Memory issues. Was accessing a 3x3 array at element 3. Windows set this
value to 0, Linux left it uninitialized. This caused my random issues
from before and my failing the memory tests.

Lighting issues. Planes allowed light in from the opposite side relative
to the camera. This did not affect spheres, but it made planes brighter
than they should have been.

Modules:

-Scene-
Contains a camera, vector of lights, vector of planes, and a vector of
spheres. I wanted to do a single unified vector of objects instead of
breaking it up into planes and spheres, but I kept running into issues
that should have been simple to fix but I just couldn't for some reason.

The scene contains all the information about what to draw, so it is in
charge of returning pixel color values using ray tracing.

-Camera-
Contains all the attributes as given in the JSON.
Supplies a method to generate rays to a given pixel from the focus.

-Light-
This probably could have been a struct, it's just a container for the JSON
data.

-Object-
Contains a color and lambert, which all objects must have.
Also has a method that returns the distance to intersection from a given
ray. This distance is infinity if there is no intersection. Arithmitic
will give us the actual intersection location if we want it.

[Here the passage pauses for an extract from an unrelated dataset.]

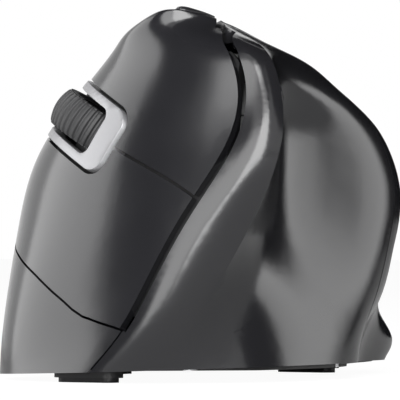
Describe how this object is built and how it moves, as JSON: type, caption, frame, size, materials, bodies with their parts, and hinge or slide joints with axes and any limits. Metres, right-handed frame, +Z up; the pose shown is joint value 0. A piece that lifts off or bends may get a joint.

This allows all objects to be known to have certain behavior. The benefits
did not pan out due to complications.

-Sphere: Object-
Inherits from Object and adds a center and radius.

-Plane: Object-
Inherits from Object and adds a center and normal.

-Ray-
Contains two geometric vectors, origin and destination. From these, the
direction can be easily computed.

-Vec3-
A 3D geometric vector. Defines dot/cross product as well as overloaded
operators to make math easy.

-Color-
Contains RGB values with overloaded operators to make math easy. Also supports
scaling.

Putting them together:

Ultimately, the Scene is responsible for everything. Colors, Vec3s and Rays
form the base operations, following the Ray Tracing algorithm. This algorithm
got quite tricky once I had to account for clipping and roundoff. I'm not too
happy with the current state of the algorithm.

Sources:

https://www.scratchapixel.com/lessons/3d-basic-rendering/introduction-to-ray-tracing/how-does-it-work

This site provided most of the high level algorithms I used like object
intersection.

I used Dr. Wyatt's help for camera rotation.